Here’s another consideration: When it comes time to apply for financial aid, the 529 plan cash will be counted toward what you can contribute. But, retirement accounts are exempt. While you will have the option of using funds from the Roth IRA for your child’s tuition, no will force you to do so. But a 529 plan requires you to use the funds, or put them toward another child’s tuition if your daughter doesn’t wind up going to college.
While I really like 529 plans, they aren’t a substitute for retirement accounts, and they don’t have many of the benefits.
If you’re worried about fees, you should think about consolidating your traditional IRAs into one account.

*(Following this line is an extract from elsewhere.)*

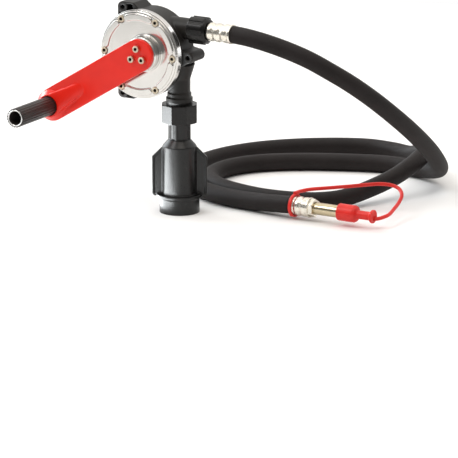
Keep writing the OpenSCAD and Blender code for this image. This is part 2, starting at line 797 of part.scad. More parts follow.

Then, you should only pay one fee or you can consider transferring your account to a different, but reputable, company with a lower fee structure.
As for being “small potatoes,” my own gardening experience over the years has shown that potatoes multiply pretty quickly under the right circumstances. If you invest in an S&P 500 index fund, and it grows over 30 years at 8 percent per year, and you continue to contribute $3,000 per year, your $14,000 will be worth more than $480,000. (Check out the match at money.cnn.com.)
I don’t know any investment firm that considers a half millions dollars “small potatoes.”